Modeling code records
========================================================================
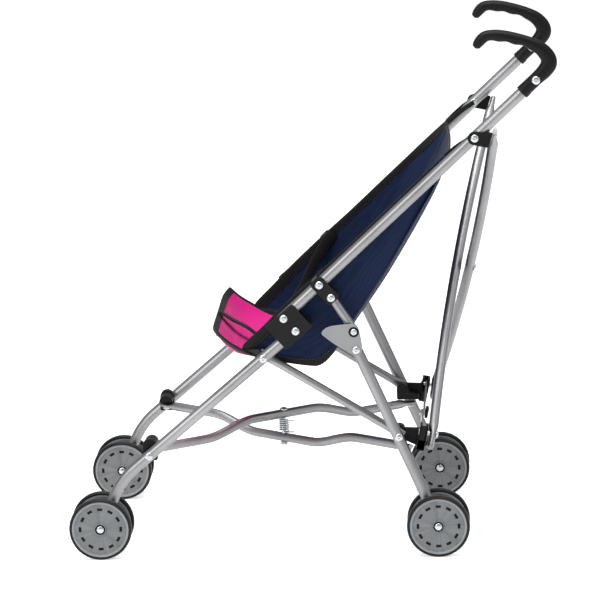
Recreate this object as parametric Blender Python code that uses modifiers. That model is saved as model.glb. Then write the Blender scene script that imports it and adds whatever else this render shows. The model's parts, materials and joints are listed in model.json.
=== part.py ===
"""Doll stroller with an umbrella fold, as separate sub-parts.

Metres, +Z up. The stroller faces -Y and its left side is +X. The floor is z = 0.
Side views below are written as (y, z) points in the plane of the left side frame; the right side is its mirror image.
"""

import math

import bmesh
import bpy
from mathutils import Matrix, Vector

# ---------------------------------------------------------------- driving sizes
SIDE_X = 0.113              # the plane of each side frame
LEG_R = 0.0056              # front leg, rear leg and handle tube
BRACE_R = 0.0042            # tube along the seat's underside
CROSS_R = 0.0047            # tubes of the lower cross
BACK_R = 0.0050             # tubes of the back cross
LINK_R = 0.0046             # short tube of the side lock
GAP = 0.0003                # clearance between neighbouring solids

WHEEL_R = 0.0315
WHEEL_W = 0.0085
WHEEL_OUT = 0.01375         # from the side plane to the middle of each twin wheel
AXLE_R = 0.0020

LEG_DEG = 40.3              # slope of the front leg
TUBE_DEG = 43.0             # slope of the handle tube

FRONT_AXLE = (-0.2142, WHEEL_R)
REAR_AXLE = (0.1240, WHEEL_R)
LEG_BEND = (-0.1925, 0.0790)
FRONT_PIN = (-0.1641, 0.1037)   # front leg on its knuckle
BRACE_PIN = (-0.0475, 0.2026)   # front end of the brace
LEG_TOP = (-0.0146, 0.2305)     # fixed rivet of the side bracket
ELBOW = (-0.0262, 0.2433)       # handle tube on the side bracket
CLIP_PIN = (0.0097, 0.2768)     # fixed rivet of the link clip
LINK_PIN = (0.0211, 0.2639)     # link on its clip
LOCK_PIN = (0.0430, 0.2294)     # link on the lock plate
PLATE_PIN = (0.0450, 0.2110)    # lock plate on the rear leg
REAR_PIN = (0.0858, 0.1208)     # rear leg, brace, back bracket and knuckle
TOP_PIN = (0.1645, 0.4211)      # fixed rivet of the top bracket
BACK_LOW = (0.1168, 0.1075)     # lower end of the back cross
BACK_TOP = (0.1838, 0.4217)     # upper end of the back cross

CROSS_Y = -0.035            # pivot bolt of the lower cross
CROSS_Z = 0.1045
CROSS_ARM_X = 0.092         # knuckle axis, from the middle
CROSS_ARM_Y = 0.129         # knuckle axis, fore and aft of the bolt
CROSS_BOW = 0.0125          # one tube bows up and the other down by this much
BACK_FOOT_X = 0.102         # foot of each back tube
BACK_TOP_X = 0.104          # top of each back tube
BACK_BOW = 0.0066

STEEL = ((0.60, 0.60, 0.62), 0.30, 1.0)
ZINC = ((0.70, 0.70, 0.72), 0.25, 1.0)
BLACK = ((0.012, 0.012, 0.012), 0.45, 0.0)
GREY = ((0.24, 0.25, 0.27), 0.50, 0.0)
TYRE = ((0.02, 0.02, 0.022), 0.70, 0.0)
NAVY = ((0.012, 0.018, 0.075), 0.85, 0.0)
PINK = ((0.78, 0.03, 0.30), 0.85, 0.0)

SIDES = (("left", 1), ("right", -1))


# ---------------------------------------------------------------- scene helpers
def clear_scene():
    for obj in list(bpy.data.objects):
        bpy.data.objects.remove(obj, do_unlink=True)


def new_collection(name):
    collection = bpy.data.collections.new(name)
    bpy.context.scene.collection.children.link(collection)
    return collection


def make_material(name, look):
    colour, roughness, metallic = look
    material = bpy.data.materials.new(name)
    material.use_nodes = True
    shader = material.node_tree.nodes["Principled BSDF"]
    shader.inputs["Base Color"].default_value = (*colour, 1.0)
    shader.inputs["Roughness"].default_value = roughness
    shader.inputs["Metallic"].default_value = metallic
    material.diffuse_color = (*colour, 1.0)
    return material


def finish_part(obj, name, look):
    """Name an object, give it its material and put it in the stroller's collection."""
    obj.name = name
    obj.data.name = name
    obj.data.materials.clear()
    obj.data.materials.append(make_material(name, look))
    for collection in list(obj.users_collection):
        collection.objects.unlink(obj)
    PARTS.objects.link(obj)
    return obj


def as_mesh(obj):
    """Turn a curve or a modified mesh into a plain mesh with its seams welded."""
    depsgraph = bpy.context.evaluated_depsgraph_get()
    mesh = bpy.data.meshes.new_from_object(obj.evaluated_get(depsgraph))
    matrix = obj.matrix_world.copy()
    bpy.data.objects.remove(obj, do_unlink=True)
    solid = bpy.data.objects.new("solid", mesh)
    solid.matrix_world = matrix
    bpy.context.scene.collection.objects.link(solid)
    work = bmesh.new()
    work.from_mesh(mesh)
    bmesh.ops.remove_doubles(work, verts=work.verts, dist=1e-6)
    bmesh.ops.recalc_face_normals(work, faces=work.faces)
    work.to_mesh(mesh)
    work.free()
    return solid


def set_origin(obj, point):
    """Move an object's origin to its joint's axis without moving its shape."""
    shift = Vector(point) - obj.location
    obj.data.transform(Matrix.Translation(-shift))
    obj.location = point
    return obj


def cut(obj, cutter, operation="DIFFERENCE"):
    """Cut one solid out of another, or join it on."""
    cutter.name = "cutter"
    cutter.display_type = "WIRE"
    cutter.hide_render = True
    for collection in list(cutter.users_collection):
        collection.objects.unlink(cutter)
    CUTTERS.objects.link(cutter)
    modifier = obj.modifiers.new("cut", "BOOLEAN")
    modifier.operation = operation
    modifier.solver = "EXACT"
    modifier.object = cutter
    return obj


def with_cutters(obj):
    return [obj] + [m.object for m in obj.modifiers if m.type == "BOOLEAN"]


def mirror(obj):
    """Mirror a solid and its cutters in the plane x = 0."""
    for solid in with_cutters(obj):
        solid.data.transform(Matrix.Diagonal((-1, 1, 1, 1)))
        solid.data.flip_normals()
    return obj


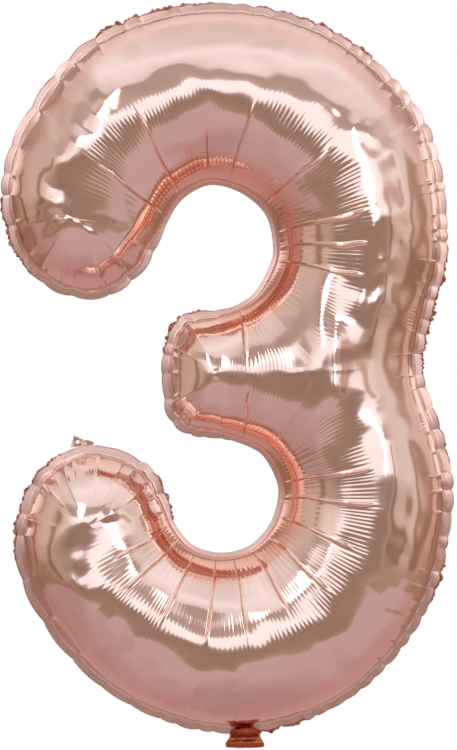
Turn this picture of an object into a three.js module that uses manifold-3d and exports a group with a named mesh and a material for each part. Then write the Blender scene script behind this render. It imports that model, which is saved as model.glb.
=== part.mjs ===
// Foil number balloon: the digit 3, about 86 cm tall when it is filled with gas.
//
// Two films of one outline are welded together all round and bulge between the welds.
// Millimetres, +Z up, the front faces -Y. The origin is on the mid-plane, at the fold of the neck.
import * as THREE from "three";
import { mergeVertices } from "three/addons/utils/BufferGeometryUtils.js";
import Module from "manifold-3d";

const wasm = await Module();
wasm.setup();

// ---- The seam, where the bulge of the films starts ----

// Each bowl is set out round the centre of its hole. A rib crosses the stroke:
// its angle in degrees, the distance of the inner seam and the distance of the outer seam.
const UPPER_CENTRE = [-42, 578];
const UPPER_RIBS = [
  [165, 67, 238],
  [150, 67, 250],
  [120, 75, 268],
  [90, 84, 274],
  [60, 85, 280],
  [30, 87, 281],
  [0, 85, 266],
  [-15, 84, 259],
];
const LOWER_CENTRE = [-29, 292];
const LOWER_RIBS = [
  [-165, 70, 235],
  [-150, 72, 242],
  [-120, 76, 252],
  [-90, 77, 265],
  [-60, 78, 269],
  [-30, 77, 264],
  [0, 78, 260],
  [15, 78, 257],
];

// The ribs of the short middle arm are upright: x, lower seam, upper seam.
const ARM_RIBS = [
  [-28, 368, 497],
  [-8, 364, 502],
];

// Where the three strokes meet: the inner corners on the two holes, as angle and distance,
// and the waist on the right.
const UPPER_CORNER = [-45, 84];
const LOWER_CORNER = [45, 78];
const WAIST = [195, 442];

// The free ends, as angle and distance from the middle of the stroke's first rib.
const UPPER_END = [
  [-45, 86],
  [-75, 89],
  [-105, 84],
  [-135, 79],
  [-165, 77],
];
const LOWER_END = [
  [165, 77],
  [131, 81],
  [97, 87],
  [71, 86],
  [45, 87],
];
const ARM_END = [
  [240, 69],
  [222, 69],
  [200, 60],
  [172, 59],
  [145, 64],
  [125, 70],
];
const TAB_POINT = 2; // the point of LOWER_END that carries the hanging tab

// ---- Films and welds ----

const CROWN_RATIO = 0.98; // height of a stroke's crown over half its width
const JUNCTION_CROWN = 97; // height where the three strokes meet
const BORDER = 10; // width of the welded border outside the seam
const FILM = 0.8;
const WELD = 1; // thickness of the fused layer between the two borders
const CLEARANCE = 0.3; // left between pieces that touch
const WELD_INSET = 0.5; // from the weld's edges to the border's edges
const INNER_LEVEL = WELD / 2 + CLEARANCE; // of the border's inner face above the mid-plane
const OUTER_LEVEL = INNER_LEVEL + FILM;

const STEPS = 3; // stretches between two ribs of the outline
const CURVE_STEPS = 5; // facets from the seam to the crown

// ---- Neck, tail, valve and tab ----

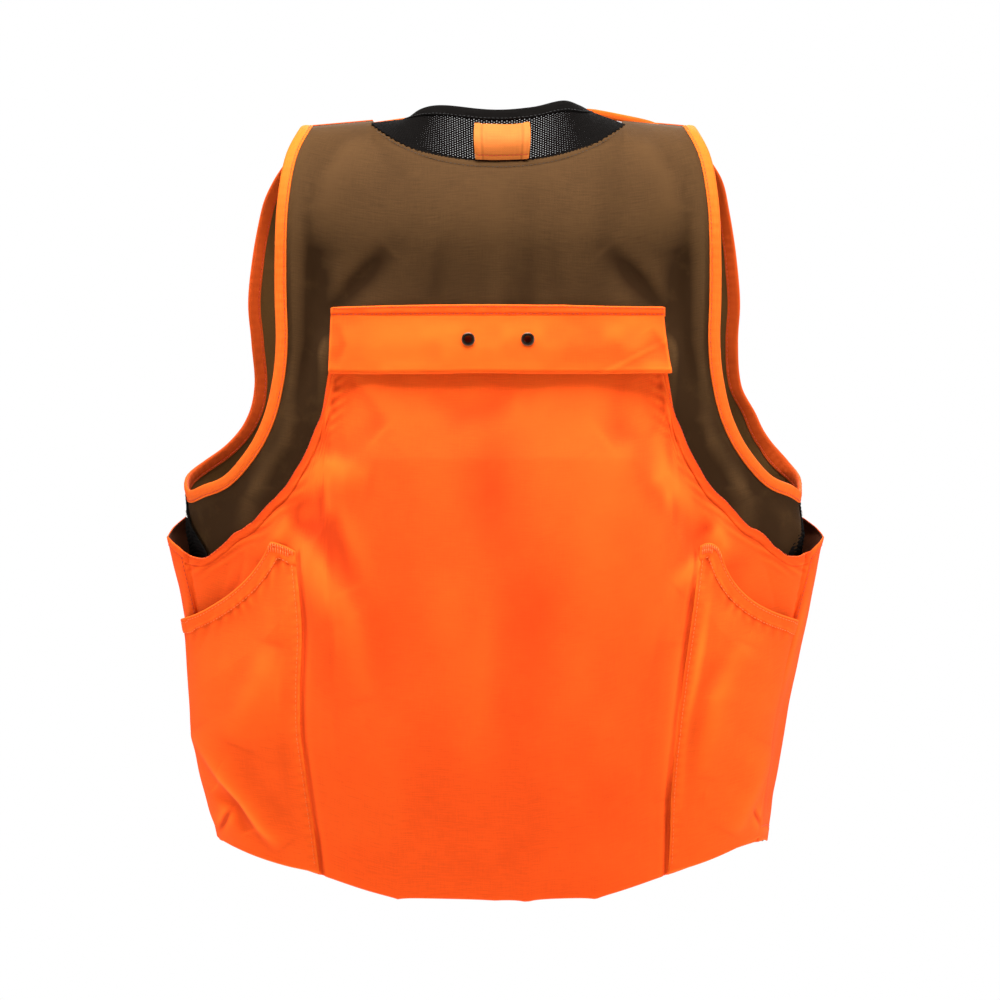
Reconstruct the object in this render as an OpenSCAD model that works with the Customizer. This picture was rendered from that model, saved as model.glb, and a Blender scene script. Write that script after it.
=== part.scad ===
========================================================================
Exercise details
From the first line of the data above to the line holding "GAP = 0.0003", reproduce each line exactly; emit no other lines.

Written response
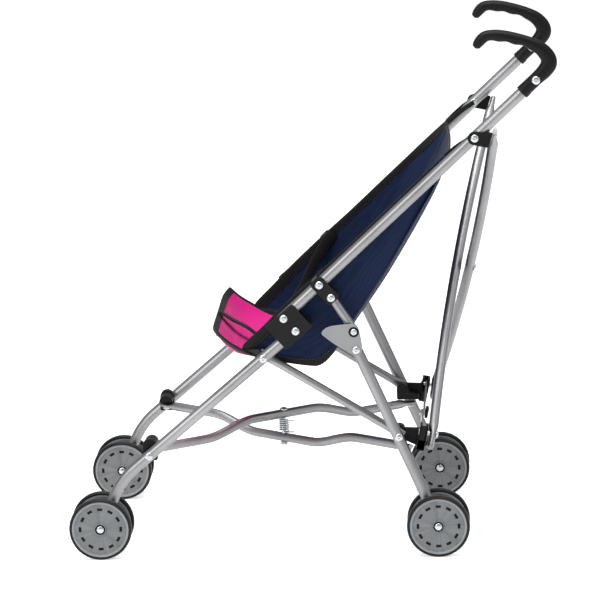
Recreate this object as parametric Blender Python code that uses modifiers. That model is saved as model.glb. Then write the Blender scene script that imports it and adds whatever else this render shows. The model's parts, materials and joints are listed in model.json.
=== part.py ===
"""Doll stroller with an umbrella fold, as separate sub-parts.

Metres, +Z up. The stroller faces -Y and its left side is +X. The floor is z = 0.
Side views below are written as (y, z) points in the plane of the left side frame; the right side is its mirror image.
"""

import math

import bmesh
import bpy
from mathutils import Matrix, Vector

# ---------------------------------------------------------------- driving sizes
SIDE_X = 0.113              # the plane of each side frame
LEG_R = 0.0056              # front leg, rear leg and handle tube
BRACE_R = 0.0042            # tube along the seat's underside
CROSS_R = 0.0047            # tubes of the lower cross
BACK_R = 0.0050             # tubes of the back cross
LINK_R = 0.0046             # short tube of the side lock
GAP = 0.0003                # clearance between neighbouring solids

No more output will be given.